--- START ---
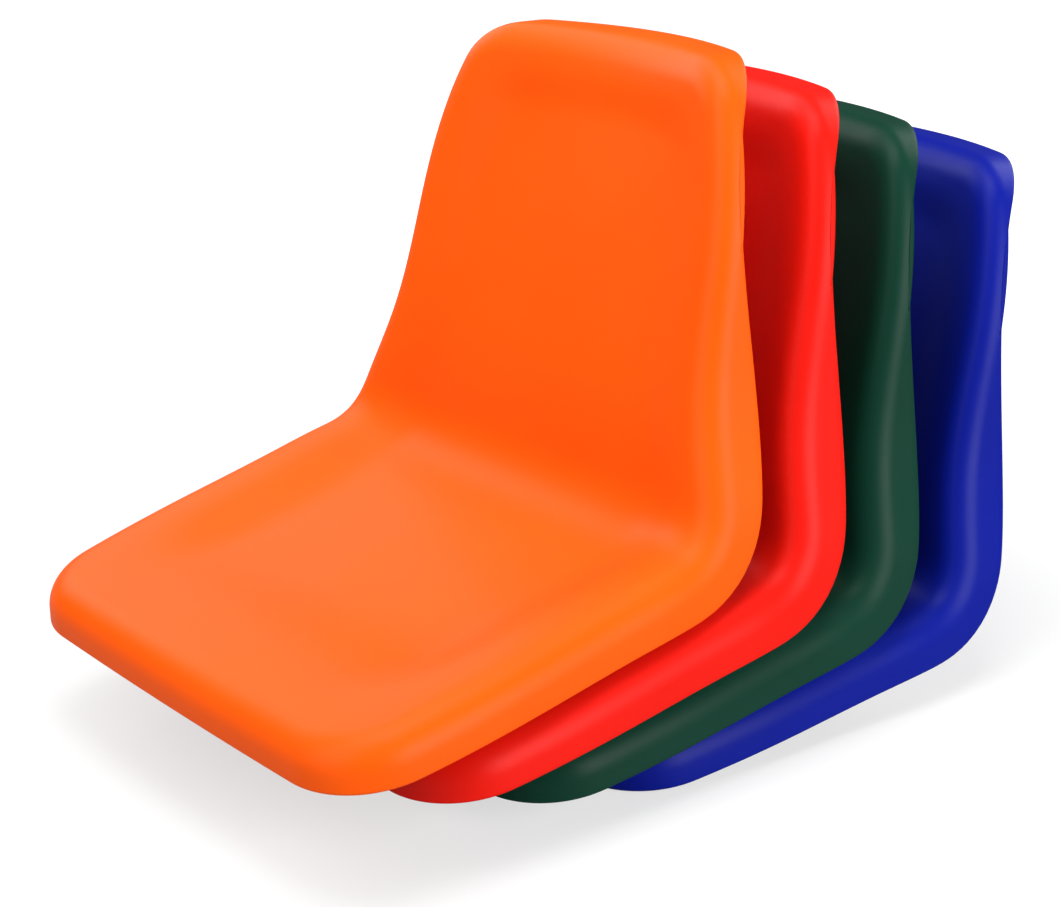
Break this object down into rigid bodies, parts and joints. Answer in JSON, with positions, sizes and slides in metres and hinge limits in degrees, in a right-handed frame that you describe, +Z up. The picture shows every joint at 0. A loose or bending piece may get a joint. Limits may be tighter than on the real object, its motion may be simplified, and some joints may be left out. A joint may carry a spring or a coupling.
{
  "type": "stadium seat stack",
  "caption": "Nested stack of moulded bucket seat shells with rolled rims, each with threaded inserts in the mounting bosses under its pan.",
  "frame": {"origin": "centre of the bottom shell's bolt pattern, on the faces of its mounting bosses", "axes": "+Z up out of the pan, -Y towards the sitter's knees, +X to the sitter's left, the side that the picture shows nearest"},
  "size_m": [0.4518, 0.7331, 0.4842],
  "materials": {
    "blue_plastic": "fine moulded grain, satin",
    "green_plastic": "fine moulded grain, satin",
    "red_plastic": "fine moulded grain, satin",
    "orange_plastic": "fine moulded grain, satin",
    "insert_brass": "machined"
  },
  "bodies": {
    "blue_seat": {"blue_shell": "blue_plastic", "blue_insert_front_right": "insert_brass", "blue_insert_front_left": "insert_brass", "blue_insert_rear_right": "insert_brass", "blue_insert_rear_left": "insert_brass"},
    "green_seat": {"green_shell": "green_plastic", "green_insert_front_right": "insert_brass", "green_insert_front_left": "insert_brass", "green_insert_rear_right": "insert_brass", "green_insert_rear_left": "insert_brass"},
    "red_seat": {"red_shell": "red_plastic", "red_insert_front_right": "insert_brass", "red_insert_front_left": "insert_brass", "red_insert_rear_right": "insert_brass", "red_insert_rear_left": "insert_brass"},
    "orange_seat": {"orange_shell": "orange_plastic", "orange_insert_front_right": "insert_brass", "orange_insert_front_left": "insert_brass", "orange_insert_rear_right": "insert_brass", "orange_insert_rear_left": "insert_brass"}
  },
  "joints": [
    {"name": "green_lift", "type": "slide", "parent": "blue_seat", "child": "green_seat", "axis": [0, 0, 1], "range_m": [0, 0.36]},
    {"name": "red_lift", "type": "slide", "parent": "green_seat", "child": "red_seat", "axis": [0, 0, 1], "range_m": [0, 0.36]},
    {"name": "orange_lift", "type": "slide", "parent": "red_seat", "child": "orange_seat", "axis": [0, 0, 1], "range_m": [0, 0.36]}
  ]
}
--- END ---
### What is required
Reproduce the material in full, with no word added or dropped.

### Result
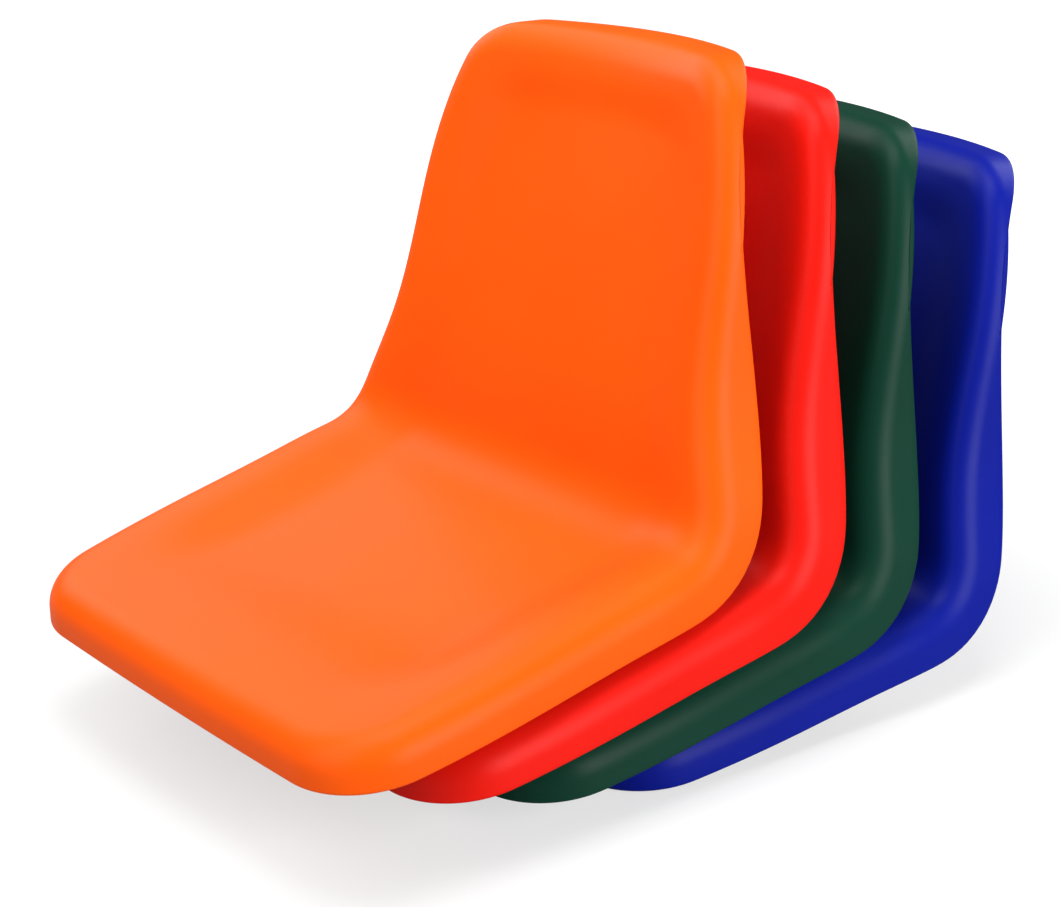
Break this object down into rigid bodies, parts and joints. Answer in JSON, with positions, sizes and slides in metres and hinge limits in degrees, in a right-handed frame that you describe, +Z up. The picture shows every joint at 0. A loose or bending piece may get a joint. Limits may be tighter than on the real object, its motion may be simplified, and some joints may be left out. A joint may carry a spring or a coupling.
{
  "type": "stadium seat stack",
  "caption": "Nested stack of moulded bucket seat shells with rolled rims, each with threaded inserts in the mounting bosses under its pan.",
  "frame": {"origin": "centre of the bottom shell's bolt pattern, on the faces of its mounting bosses", "axes": "+Z up out of the pan, -Y towards the sitter's knees, +X to the sitter's left, the side that the picture shows nearest"},
  "size_m": [0.4518, 0.7331, 0.4842],
  "materials": {
    "blue_plastic": "fine moulded grain, satin",
    "green_plastic": "fine moulded grain, satin",
    "red_plastic": "fine moulded grain, satin",
    "orange_plastic": "fine moulded grain, satin",
    "insert_brass": "machined"
  },
  "bodies": {
    "blue_seat": {"blue_shell": "blue_plastic", "blue_insert_front_right": "insert_brass", "blue_insert_front_left": "insert_brass", "blue_insert_rear_right": "insert_brass", "blue_insert_rear_left": "insert_brass"},
    "green_seat": {"green_shell": "green_plastic", "green_insert_front_right": "insert_brass", "green_insert_front_left": "insert_brass", "green_insert_rear_right": "insert_brass", "green_insert_rear_left": "insert_brass"},
    "red_seat": {"red_shell": "red_plastic", "red_insert_front_right": "insert_brass", "red_insert_front_left": "insert_brass", "red_insert_rear_right": "insert_brass", "red_insert_rear_left": "insert_brass"},
    "orange_seat": {"orange_shell": "orange_plastic", "orange_insert_front_right": "insert_brass", "orange_insert_front_left": "insert_brass", "orange_insert_rear_right": "insert_brass", "orange_insert_rear_left": "insert_brass"}
  },
  "joints": [
    {"name": "green_lift", "type": "slide", "parent": "blue_seat", "child": "green_seat", "axis": [0, 0, 1], "range_m": [0, 0.36]},
    {"name": "red_lift", "type": "slide", "parent": "green_seat", "child": "red_seat", "axis": [0, 0, 1], "range_m": [0, 0.36]},
    {"name": "orange_lift", "type": "slide", "parent": "red_seat", "child": "orange_seat", "axis": [0, 0, 1], "range_m": [0, 0.36]}
  ]
}